◆ What is expected: All of the material below is to be repeated exactly.

◆ Supplied information:
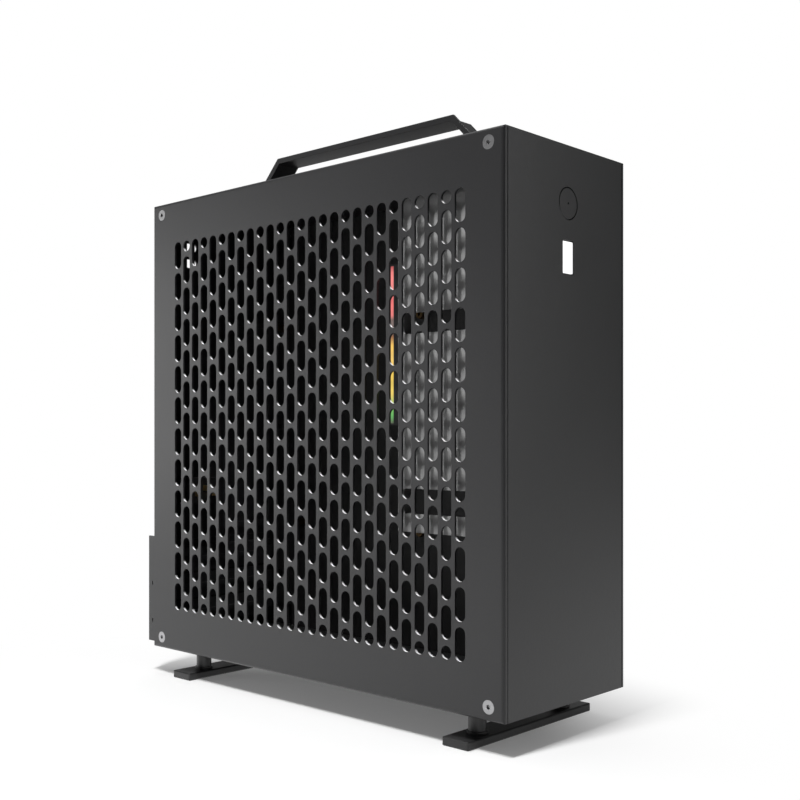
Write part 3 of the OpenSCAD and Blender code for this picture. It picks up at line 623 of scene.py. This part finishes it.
def floorFinish(setup):
    # lit floor near the object, fading into plain white further out; shadows stay on the lit part
    g = newFinish("paleFloor")
    x, y = (p - q for p, q in zip(g.parts(g.place()), setup["fadeMiddle"]))
    far = (x * x + y * y).math("SQRT").between(setup["fadeStart"], setup["fadeEnd"])
    seen = g.node("ShaderNodeLightPath", out="Is Camera Ray")
    gloss = g.node("ShaderNodeLightPath", out="Is Glossy Ray")
    tint = g.mixed(seen.math("MAXIMUM", gloss), setup["floorBounce"], setup["floorColour"])
    matt = g.node("ShaderNodeBsdfDiffuse", None, {"Color": tint})
    towardSide = (y - x).between(*setup["sideEdge"])
    glossLift = towardSide * (setup["sideGloss"] - setup["frontGloss"]) + setup["frontGloss"]
    strength = seen * setup["cameraLift"] + gloss * glossLift
    lift = g.node("ShaderNodeEmission", None, {"Color": (1, 1, 1), "Strength": strength})
    white = g.node("ShaderNodeEmission", None, {"Color": (1, 1, 1), "Strength": 1.0})
    near = g.node("ShaderNodeAddShader", None, {0: matt, 1: lift})
    both = g.node("ShaderNodeMixShader", None, {0: far * seen, 1: near, 2: white})
    g.feed(g.output.inputs["Surface"], both)
    return g.owner


def makeFloor(setup):
    half = setup["floorSize"] / 2
    corners = half * np.array([[-1, -1, 0], [1, -1, 0], [1, 1, 0], [-1, 1, 0]], float)
    mesh = bpy.data.meshes.new("paleFloor")
    mesh.from_pydata(corners.tolist(), [], [[0, 1, 2, 3]])
    mesh.materials.append(floorFinish(setup))
    floor = bpy.data.objects.new("paleFloor", mesh)
    bpy.context.scene.collection.objects.link(floor)


def makeWorld(setup):
    # plain white for the camera and clear things, soft light with a dark cloth for the rest
    world = bpy.data.worlds.new("studioWorld")
    g = Graph(world, "ShaderNodeOutputWorld")
    way = g.node("ShaderNodeTexCoord", out="Generated")
    toFlag = g.node("ShaderNodeVectorMath", {"operation": "DOT_PRODUCT"},
                    {0: way, 1: setup["flagAim"]}, out="Value")
    flag = toFlag.between(*setup["flagEdge"])
    camera = g.node("ShaderNodeLightPath", out="Is Camera Ray")
    clear = g.node("ShaderNodeLightPath", out="Is Transmission Ray")
    gloss = g.node("ShaderNodeLightPath", out="Is Glossy Ray")
    seen = camera.math("MAXIMUM", clear)
    high = g.parts(way)[2].between(*setup["topEdge"])
    unveiled = (1 - flag * setup["flagGloss"]) * (1 - high * setup["topGloss"])
    mirrored = gloss * unveiled * setup["mirror"]
    soft = (1 - gloss) * (1 - flag * setup["flagSoft"]) * setup["ambient"]
    strength = seen + (1 - seen) * (mirrored + soft)
    sky = g.node("ShaderNodeBackground", None, {"Color": (1, 1, 1), "Strength": strength})
    g.feed(g.output.inputs["Surface"], sky)
    bpy.context.scene.world = world


def makeLamp(name, place, target, size, power):
    data = bpy.data.lights.new(name, "AREA")
    data.shape = "RECTANGLE"
    data.size, data.size_y = size
    data.energy = power
    lamp = bpy.data.objects.new(name, data)
    way = np.array(target) - np.array(place)
    turn = math.atan2(way[1], way[0]) - math.pi / 2
    tip = math.atan2(math.hypot(way[0], way[1]), -way[2])
    lamp.location = place
    lamp.rotation_euler = (tip, 0, turn)
    bpy.context.scene.collection.objects.link(lamp)


makeFloor(studio)
makeWorld(studio)
for lamp in studio["lamps"]:
    makeLamp(*lamp)
bpy.context.scene.view_settings.view_transform = "Standard"
print("studio lit")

◆ Exercise result:
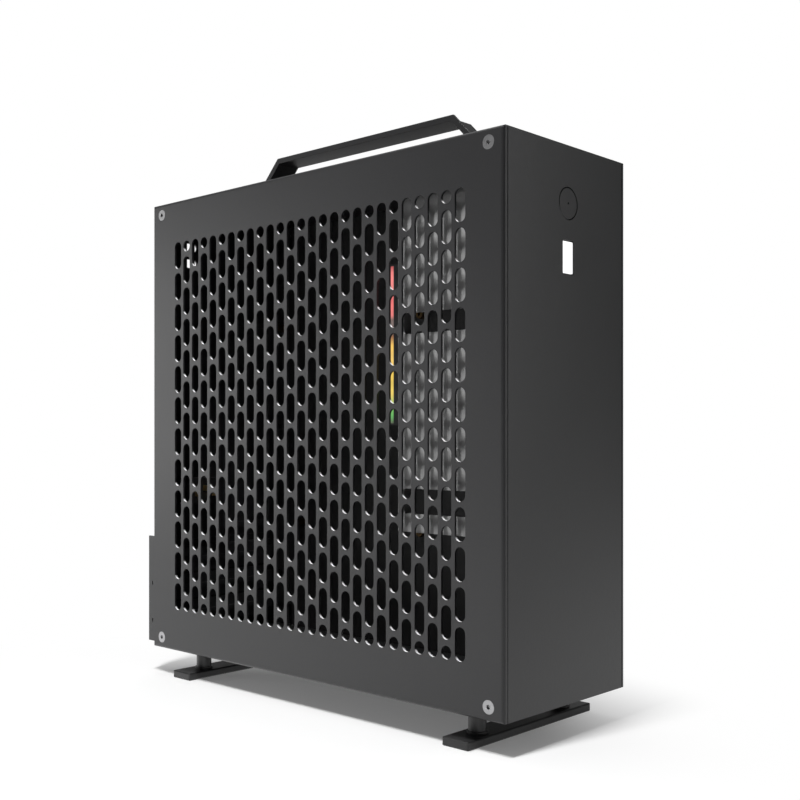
Write part 3 of the OpenSCAD and Blender code for this picture. It picks up at line 623 of scene.py. This part finishes it.
def floorFinish(setup):
    # lit floor near the object, fading into plain white further out; shadows stay on the lit part
    g = newFinish("paleFloor")
    x, y = (p - q for p, q in zip(g.parts(g.place()), setup["fadeMiddle"]))
    far = (x * x + y * y).math("SQRT").between(setup["fadeStart"], setup["fadeEnd"])
    seen = g.node("ShaderNodeLightPath", out="Is Camera Ray")
    gloss = g.node("ShaderNodeLightPath", out="Is Glossy Ray")
    tint = g.mixed(seen.math("MAXIMUM", gloss), setup["floorBounce"], setup["floorColour"])
    matt = g.node("ShaderNodeBsdfDiffuse", None, {"Color": tint})
    towardSide = (y - x).between(*setup["sideEdge"])
    glossLift = towardSide * (setup["sideGloss"] - setup["frontGloss"]) + setup["frontGloss"]
    strength = seen * setup["cameraLift"] + gloss * glossLift
    lift = g.node("ShaderNodeEmission", None, {"Color": (1, 1, 1), "Strength": strength})
    white = g.node("ShaderNodeEmission", None, {"Color": (1, 1, 1), "Strength": 1.0})
    near = g.node("ShaderNodeAddShader", None, {0: matt, 1: lift})
    both = g.node("ShaderNodeMixShader", None, {0: far * seen, 1: near, 2: white})
    g.feed(g.output.inputs["Surface"], both)
    return g.owner


def makeFloor(setup):
    half = setup["floorSize"] / 2
    corners = half * np.array([[-1, -1, 0], [1, -1, 0], [1, 1, 0], [-1, 1, 0]], float)
    mesh = bpy.data.meshes.new("paleFloor")
    mesh.from_pydata(corners.tolist(), [], [[0, 1, 2, 3]])
    mesh.materials.append(floorFinish(setup))
    floor = bpy.data.objects.new("paleFloor", mesh)
    bpy.context.scene.collection.objects.link(floor)


def makeWorld(setup):
    # plain white for the camera and clear things, soft light with a dark cloth for the rest
    world = bpy.data.worlds.new("studioWorld")
    g = Graph(world, "ShaderNodeOutputWorld")
    way = g.node("ShaderNodeTexCoord", out="Generated")
    toFlag = g.node("ShaderNodeVectorMath", {"operation": "DOT_PRODUCT"},
                    {0: way, 1: setup["flagAim"]}, out="Value")
    flag = toFlag.between(*setup["flagEdge"])
    camera = g.node("ShaderNodeLightPath", out="Is Camera Ray")
    clear = g.node("ShaderNodeLightPath", out="Is Transmission Ray")
    gloss = g.node("ShaderNodeLightPath", out="Is Glossy Ray")
    seen = camera.math("MAXIMUM", clear)
    high = g.parts(way)[2].between(*setup["topEdge"])
    unveiled = (1 - flag * setup["flagGloss"]) * (1 - high * setup["topGloss"])
    mirrored = gloss * unveiled * setup["mirror"]
    soft = (1 - gloss) * (1 - flag * setup["flagSoft"]) * setup["ambient"]
    strength = seen + (1 - seen) * (mirrored + soft)
    sky = g.node("ShaderNodeBackground", None, {"Color": (1, 1, 1), "Strength": strength})
    g.feed(g.output.inputs["Surface"], sky)
    bpy.context.scene.world = world


def makeLamp(name, place, target, size, power):
    data = bpy.data.lights.new(name, "AREA")
    data.shape = "RECTANGLE"
    data.size, data.size_y = size
    data.energy = power
    lamp = bpy.data.objects.new(name, data)
    way = np.array(target) - np.array(place)
    turn = math.atan2(way[1], way[0]) - math.pi / 2
    tip = math.atan2(math.hypot(way[0], way[1]), -way[2])
    lamp.location = place
    lamp.rotation_euler = (tip, 0, turn)
    bpy.context.scene.collection.objects.link(lamp)


makeFloor(studio)
makeWorld(studio)
for lamp in studio["lamps"]:
    makeLamp(*lamp)
bpy.context.scene.view_settings.view_transform = "Standard"
print("studio lit")